PROBLEM REQUIREMENTS:
Of the lines listed below, return exactly those that run from the line containing "2), x, y, angle)" through the line containing "for node in", both included.

:: INPUT RECORDS ::

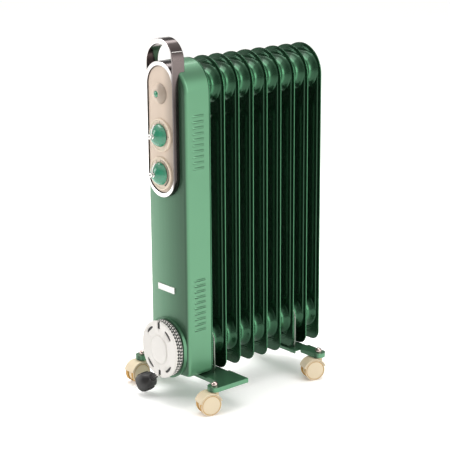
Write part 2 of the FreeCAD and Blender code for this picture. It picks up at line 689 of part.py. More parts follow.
def make_feet():
    """Pressed steel trays, open below, that carry the fins on a deck and a caster at each end."""
    floor = S.foot_low - S.over
    for name, y, end, bolt_y, caster_y in (
            ("front_foot", "front_foot_y", S.front_foot_end, S.bolt_front_y, S.caster_front_y),
            ("rear_foot", "rear_foot_y", S.rear_foot_end, S.bolt_rear_y, S.caster_rear_y)):
        outside = foot_block(y, end, as_size(0), S.foot_low, S.foot_step, S.foot_deck, S.foot_top)
        inside = foot_block(y, end, S.sheet, floor, S.foot_step + S.sheet, S.foot_deck - S.sheet,
                            S.foot_top - S.sheet)
        if name == "front_foot":
            outside += tab_blocks(as_size(0), S.foot_low, S.foot_top)
            inside += tab_blocks(S.sheet, floor, S.foot_top - S.sheet)
        for side in (-1, 1):
            drill = S.foot_top + S.over - floor
            inside.append(rod("Z", caster_place(side), caster_y, floor, S.stem_radius, drill))
            inside.append(rod("Z", bolt_leg() * side, bolt_y, floor, S.bolt_radius, drill))
        piece(name, cut(fuse(*outside), *inside))


def bolt_leg():
    """How far each leg of a U-bolt stands from the middle."""
    return S.header_half + S.bolt_radius + S.gap


def bolt_path(y):
    leg = bolt_leg().value
    radius = (S.header_radius + S.bolt_radius + S.gap).value
    centre, level = leg - radius, S.header_low.value
    foot = S.bolt_end.value
    top = level + radius
    diagonal = radius * math.sqrt(0.5)
    edges = [Part.LineSegment(FreeCAD.Vector(-leg, y, foot), FreeCAD.Vector(-leg, y, level)),
             Part.Arc(FreeCAD.Vector(-leg, y, level),
                      FreeCAD.Vector(-centre - diagonal, y, level + diagonal), FreeCAD.Vector(-centre, y, top)),
             Part.LineSegment(FreeCAD.Vector(-centre, y, top), FreeCAD.Vector(centre, y, top)),
             Part.Arc(FreeCAD.Vector(centre, y, top),
                      FreeCAD.Vector(centre + diagonal, y, level + diagonal), FreeCAD.Vector(leg, y, level)),
             Part.LineSegment(FreeCAD.Vector(leg, y, level), FreeCAD.Vector(leg, y, foot))]
    return Part.Wire([edge.toShape() for edge in edges])


def make_wing_nuts(rows):
    """Wing nuts under the deck, at the ends of the U-bolts."""
    nuts = []
    top = S.foot_deck - S.sheet
    for y in rows:
        for side in (-1, 1):
            x = bolt_leg() * side
            hub = rod("Z", x, y, top - S.nut_tall, S.nut_radius, S.nut_tall)
            wing_top = top - S.wing_thick
            wings = box((x - S.wing_thick / 2, x + S.wing_thick / 2), (y - S.wing_half, y + S.wing_half),
                        (wing_top - S.wing_tall, wing_top))
            thread = rod("Z", x, y, top - S.nut_tall * 2, S.bolt_radius, S.nut_tall * 2 + S.over)
            nuts.append(cut(fuse(hub, wings), thread))
    piece("wing_nuts", group(*nuts))


def make_dome_nut(x, y):
    """A dome nut on the foot, closed over the end of the caster's stem."""
    skirt = rod("Z", x, y, S.foot_top, S.dome_nut_radius, S.dome_skirt)
    dome = fuse(skirt, ball(x, y, S.foot_top + S.dome_level, S.dome_ball))
    reach = S.dome_nut_radius * 2
    above = box((x - reach, x + reach), (y - reach, y + reach), (S.foot_top, S.foot_top + reach))
    return cut(common(dome, above), rod("Z", x, y, S.foot_deck, S.stem_radius, S.stem_high - S.foot_deck))


def make_fasteners():
    rows = (S.bolt_front_y, S.bolt_rear_y)
    bolts = [sweep(bolt_path(y.value), S.bolt_radius.value) for y in rows]
    add_shape("u_bolts", Part.makeCompound(bolts))
    make_wing_nuts(rows)
    places = [(caster_place(side), y) for y in (S.caster_front_y, S.caster_rear_y) for side in (-1, 1)]
    stems = [rod("Z", x, y, S.stem_low, S.stem_radius, S.stem_high - S.stem_low) for x, y in places]
    piece("caster_stems", group(*stems))
    piece("dome_nuts", group(*[make_dome_nut(x, y) for x, y in places]))


# ---- Casters ----

def make_caster(name, side, row, angle):
    """Twin-wheel caster: its stem turns about the vertical, and its wheels roll the trail behind the stem."""
    x, y = caster_place(side), getattr(S, row)
    level = S.wheel_radius
    axle_y = -S.trail
    outer = S.wheel_outer
    cheek = S.wheel_inner - S.gap
    hood_inside = level + S.hood_gap
    hood_outside = hood_inside + S.hood_wall
    shell = rod("X", -outer, axle_y, level, hood_outside, outer * 2)
    room = rod("X", -outer - S.over, axle_y, level, hood_inside, (outer + S.over) * 2)
    hood_ends = (axle_y - hood_outside, axle_y + hood_outside)
    upper = box((-outer, outer), hood_ends, (S.hood_low, level + hood_outside))
    band = common(cut(shell, room), upper)
    web = fuse(rod("X", -cheek, axle_y, level, level - S.sheet, cheek * 2),
               box((-cheek, cheek), (axle_y, S.web_reach), (level, S.web_high)))
    boss = rod("Z", 0, 0, S.boss_low, S.boss_radius, S.boss_top - S.boss_low)
    socket = rod("Z", 0, 0, S.socket_low, S.stem_radius + S.running, S.boss_top - S.socket_low + S.over)
    axle_hole = rod("X", -outer, axle_y, level, S.axle_radius + S.running, outer * 2)
    piece(f"caster_{name}_hood", cut(fuse(band, web, boss), socket, axle_hole), x, y, angle)
    tyres = []
    for limits in ((S.wheel_inner, outer), (-outer, -S.wheel_inner)):
        wheel = rod("X", limits[0], axle_y, level, level, limits[1] - limits[0])
        tyres.append(cut(wheel, rod("X", -outer, axle_y, level, S.axle_radius, outer * 2)))
    piece(f"caster_{name}_wheels", group(*tyres), x, y, angle)
    piece(f"caster_{name}_axle", rod("X", -outer, axle_y, level, S.axle_radius, outer * 2), x, y, angle)


def check_and_export():
    doc.recompute()
    for item in doc.Objects:
        if "Invalid" in item.State or "Error" in item.State:
            raise RuntimeError(f"{item.Name} ({item.Label}) failed: {item.State}")
    os.makedirs("parts", exist_ok=True)
    bounds = FreeCAD.BoundBox()
    for name, item in PIECES.items():
        shape = item.Shape
        if shape.isNull() or not shape.isValid() or not shape.Solids:
            raise RuntimeError(f"{name} has no valid solid")
        shape.exportStep(f"parts/{name}.step")
        if not name.startswith(("cord_", "plug_")):
            bounds.add(shape.BoundBox)
    print(f"{len(PIECES)} pieces, bounds {bounds}")


for fin in range(FINS):
    make_fin(fin)
make_element()
make_housing()
make_frame()
make_fascia()
make_indicator()
for control, level in (("selector", S.selector_z), ("thermostat", S.thermostat_z)):
    make_control(control, level)
make_switchgear()
make_badge()
make_winder()
make_cord()
make_feet()
make_fasteners()
for caster in CASTERS:
    make_caster(*caster)
check_and_export()
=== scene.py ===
import math
from functools import cache

import bmesh
import bpy
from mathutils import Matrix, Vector


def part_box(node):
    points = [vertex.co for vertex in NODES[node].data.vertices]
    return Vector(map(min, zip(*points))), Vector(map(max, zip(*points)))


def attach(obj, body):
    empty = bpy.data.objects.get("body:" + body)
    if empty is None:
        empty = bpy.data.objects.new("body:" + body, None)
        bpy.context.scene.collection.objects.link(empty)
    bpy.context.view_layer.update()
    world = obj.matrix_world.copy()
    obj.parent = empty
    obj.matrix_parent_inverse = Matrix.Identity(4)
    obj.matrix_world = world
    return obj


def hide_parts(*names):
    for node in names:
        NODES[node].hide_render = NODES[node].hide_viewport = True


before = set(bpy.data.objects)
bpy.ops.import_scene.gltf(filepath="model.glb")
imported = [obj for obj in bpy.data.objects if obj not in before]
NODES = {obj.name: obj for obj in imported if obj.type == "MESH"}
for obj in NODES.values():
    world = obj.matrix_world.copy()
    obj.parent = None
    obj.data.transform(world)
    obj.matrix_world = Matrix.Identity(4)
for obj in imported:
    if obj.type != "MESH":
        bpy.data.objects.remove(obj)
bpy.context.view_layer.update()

# Oil filled radiator heater. Front is -Y, up is +Z. Lengths are millimetres in the frame's own axes, and turn
# into metres as a mesh is made. The camera, the lights and the floor are in metres from the start.
MM = 0.001


def limits(node):
    """Lowest and highest corner of a CAD node, in millimetres."""
    low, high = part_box(node)
    return low / MM, high / MM


FIN_LOW, FIN_HIGH = limits("fin_1")
COVER_LOW, COVER_HIGH = limits("front_cover")
PITCH = limits("fin_2")[0].y - FIN_LOW.y
FIN_MIDDLE = (FIN_LOW.y + FIN_HIGH.y) / 2
FIRST_FIN = FIN_MIDDLE - PITCH
FIN_HALF = FIN_HIGH.x


# ---- Camera, stage and light ----

def look_from(azimuth, elevation):
    """The direction in which a camera at that azimuth and elevation looks."""
    a, e = math.radians(azimuth), math.radians(elevation)
    return Vector((-math.sin(a) * math.cos(e), math.cos(a) * math.cos(e), -math.sin(e)))


def make_camera():
    """The camera stands in front of the heater, to its right and a little above it."""
    data = bpy.data.cameras.new("camera")
    camera = bpy.data.objects.new("camera", data)
    bpy.context.scene.collection.objects.link(camera)
    data.sensor_width = 36
    data.lens = 114.88
    data.shift_x = -0.0909
    data.shift_y = -0.0141
    camera.location = (1.9805, -1.6789, 1.0319)
    camera.rotation_euler = look_from(48.2, 15.3).to_track_quat("-Z", "Y").to_euler()
    bpy.context.scene.camera = camera


def node(tree, kind, values=None, **settings):
    """A shader node with its settings and the plain values of its inputs."""
    item = tree.nodes.new(kind)
    for name, value in settings.items():
        setattr(item, name, value)
    for key, value in (values or {}).items():
        item.inputs[key].default_value = value
    return item


def link(tree, source, target):
    """Joins an output of one shader node to an input of another."""
    tree.links.new(source, target)


def ramp_range(tree, value, low, high, out_low, out_high):
    """A smooth step of value from low to high."""
    item = node(tree, "ShaderNodeMapRange", {"From Min": low, "From Max": high, "To Min": out_low,
                                             "To Max": out_high}, interpolation_type="SMOOTHSTEP")
    link(tree, value, item.inputs["Value"])
    return item.outputs["Result"]


def math_node(tree, operation, first, second=0):
    """A sum of two values, each of which is a number or another node's output."""
    item = node(tree, "ShaderNodeMath", operation=operation)
    for slot, value in zip(item.inputs, (first, second)):
        if isinstance(value, (int, float)):
            slot.default_value = value
        else:
            link(tree, value, slot)
    return item.outputs[0]


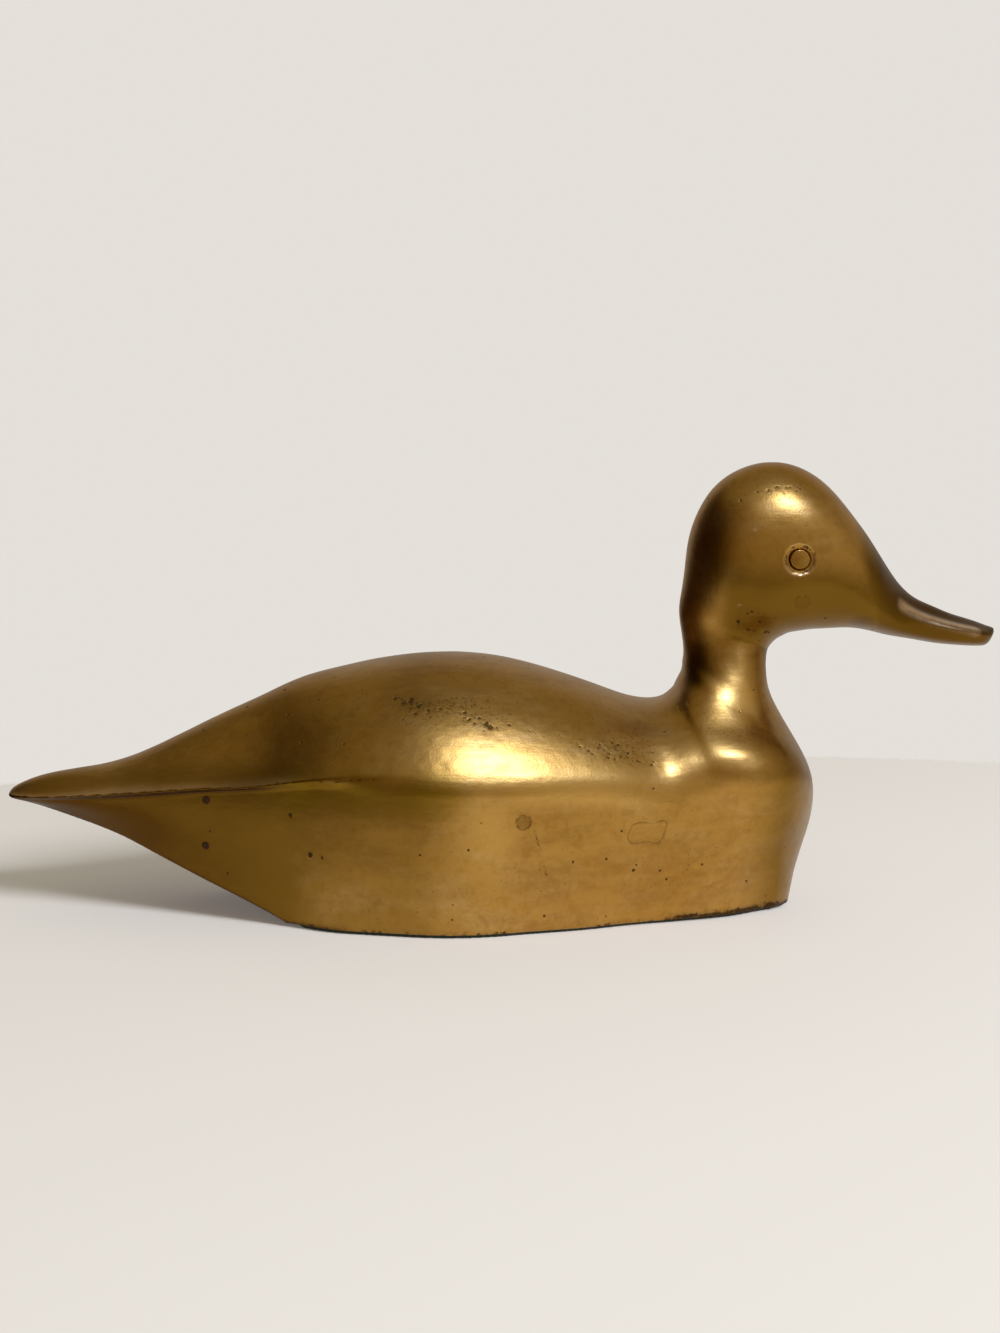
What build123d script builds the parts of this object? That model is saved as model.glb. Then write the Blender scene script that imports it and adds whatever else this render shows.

:::

RESULT FOR THIS TASK:
    piece(f"caster_{name}_axle", rod("X", -outer, axle_y, level, S.axle_radius, outer * 2), x, y, angle)


def check_and_export():
    doc.recompute()
    for item in doc.Objects:
        if "Invalid" in item.State or "Error" in item.State:
            raise RuntimeError(f"{item.Name} ({item.Label}) failed: {item.State}")
    os.makedirs("parts", exist_ok=True)
    bounds = FreeCAD.BoundBox()
    for name, item in PIECES.items():
        shape = item.Shape
        if shape.isNull() or not shape.isValid() or not shape.Solids:
            raise RuntimeError(f"{name} has no valid solid")
        shape.exportStep(f"parts/{name}.step")
        if not name.startswith(("cord_", "plug_")):
            bounds.add(shape.BoundBox)
    print(f"{len(PIECES)} pieces, bounds {bounds}")


for fin in range(FINS):
    make_fin(fin)
make_element()
make_housing()
make_frame()
make_fascia()
make_indicator()
for control, level in (("selector", S.selector_z), ("thermostat", S.thermostat_z)):
    make_control(control, level)
make_switchgear()
make_badge()
make_winder()
make_cord()
make_feet()
make_fasteners()
for caster in CASTERS:
    make_caster(*caster)
check_and_export()
=== scene.py ===
import math
from functools import cache

import bmesh
import bpy
from mathutils import Matrix, Vector


def part_box(node):
    points = [vertex.co for vertex in NODES[node].data.vertices]
    return Vector(map(min, zip(*points))), Vector(map(max, zip(*points)))


def attach(obj, body):
    empty = bpy.data.objects.get("body:" + body)
    if empty is None:
        empty = bpy.data.objects.new("body:" + body, None)
        bpy.context.scene.collection.objects.link(empty)
    bpy.context.view_layer.update()
    world = obj.matrix_world.copy()
    obj.parent = empty
    obj.matrix_parent_inverse = Matrix.Identity(4)
    obj.matrix_world = world
    return obj


def hide_parts(*names):
    for node in names:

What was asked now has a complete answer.